Advancing to the later stages in science
The BioNTech financing is one example among dozens that show how venture debt from a public bank is important in helping companies in the infectious disease sector get to the later stages of development, says Cristina Niculescu, a healthcare expert at the European Investment Bank. The private sector is reluctant to invest in this part of the economy, because companies are often startups or have little track record and the eventual success of any innovation is hard to predict.
“BioNTech is really exciting,” Niculescu says, “because it’s a European biotech company with great science that is now one of the vaccine frontrunners, and it’s a company that we already supported in the past.”
BioNTech also has a good story to tell about immigration and gender equality. A large percentage of the staff at the company are women. The parents of Türeci and of Şahin moved to Germany from Turkey in the late 1960s. “Immigrants are making big contributions here in Germany and across Europe,” says Türeci, who is the company’s chief medical officer. “It would be hard to do the research we’re doing without immigration.”
Over the past two decades, the couple have built a reputation as workaholics devoted to scientific research. On their wedding day in 2002, they started the morning by putting on lab coats and working a few hours in the office. They also have a laid-back style that encourages devotion from their nearly 1 500 employees. Türeci and Şahin, who is BioNTech’s chief executive officer, don’t own a car, and Şahin is known for riding his bike to work and entering meetings wearing jeans and holding a bicycle helmet.
The road to the COVID-19 vaccine
The husband and wife team co-founded BioNTech in 2008 to develop treatments for cancer.
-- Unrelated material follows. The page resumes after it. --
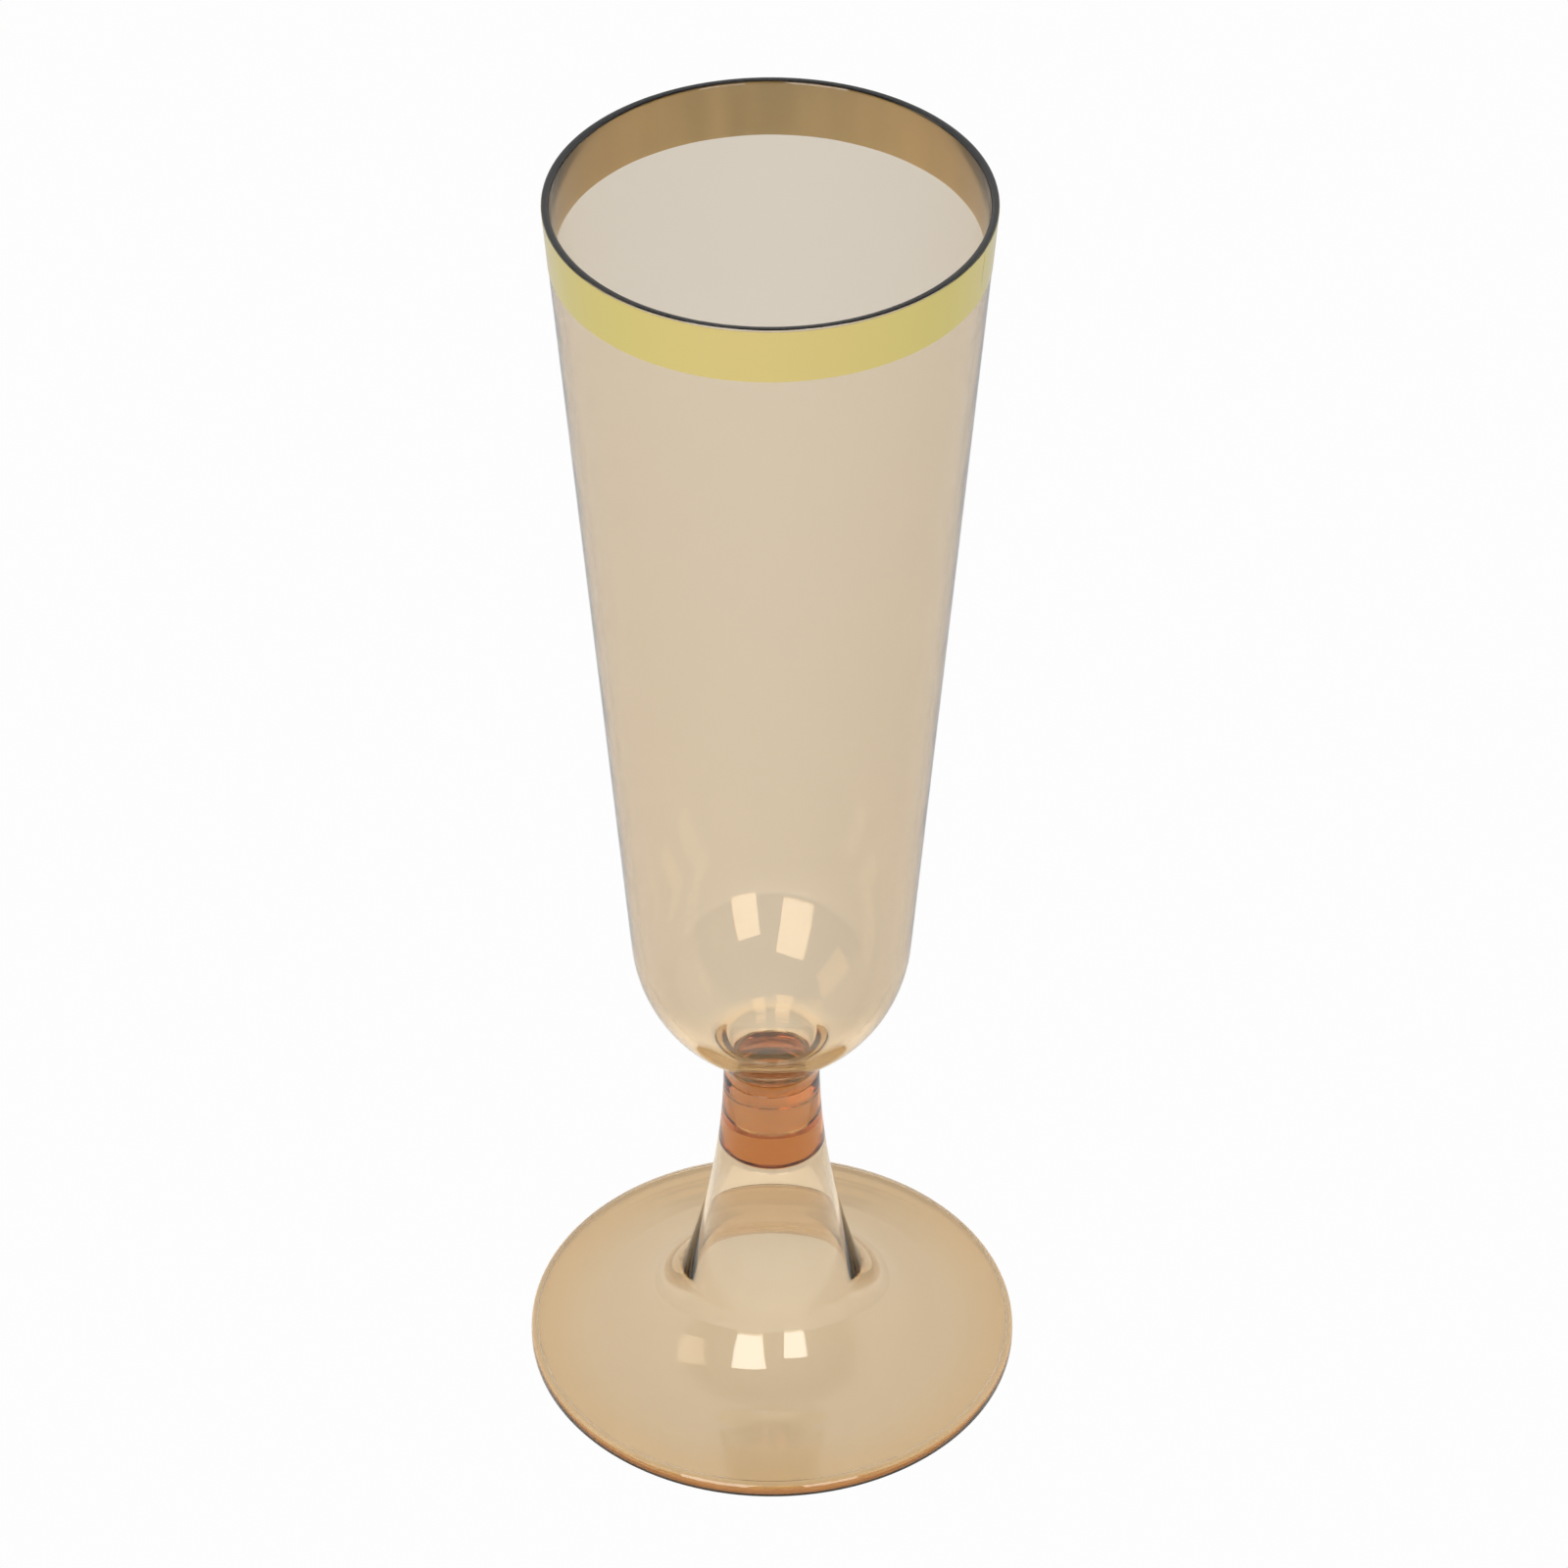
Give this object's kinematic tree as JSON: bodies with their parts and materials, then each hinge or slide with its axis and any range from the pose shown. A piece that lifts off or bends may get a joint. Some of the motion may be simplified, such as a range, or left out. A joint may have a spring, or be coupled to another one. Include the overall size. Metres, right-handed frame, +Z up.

They wanted to run their own company to develop new therapies and innovations faster. Over the last decade, their company’s success has made the couple role models for scientists who also want to be entrepreneurs. BioNTech shifted its research to the COVID-19 vaccine in January. It called its COVID-19 project Lightspeed and told its hundreds of scientists that this would be a tough year.
Many employees cancelled ski holidays and the company started running day and night shifts, as well as staying open on weekends, to speed up a project that normally takes many years to complete. BioNTech is working with the pharmaceutical company Pfizer to expand its expertise for drug trials and the vaccine’s distribution.
BioNTech’s vaccine is different from conventional ones made for influenza or measles, which use an inactive or weakened form of the virus as a treatment. BioNTech, and several other companies, are using a technology that takes a small, non-infectious piece of genetic information called messenger RNA and injects it into muscles. This makes the body’s cells produce a protein resembling the spikes on the new coronavirus. This new protein prompts the immune system to make antibodies that prevent the disease. BioNTech’s proposed treatment requires two shots to be effective.
The successful early analysis of BioNTech’s trials puts the company’s vaccine safety and efficacy on par with other highly effective vaccines for diseases such as measles. But Türeci recognises there’s a lot of hard work ahead before she and her husband will have time for another cup of tea.
“Now we have to see how long the immunity lasts,” Türeci says. “We have ticked the first box, but there are more boxes we still have to tick.”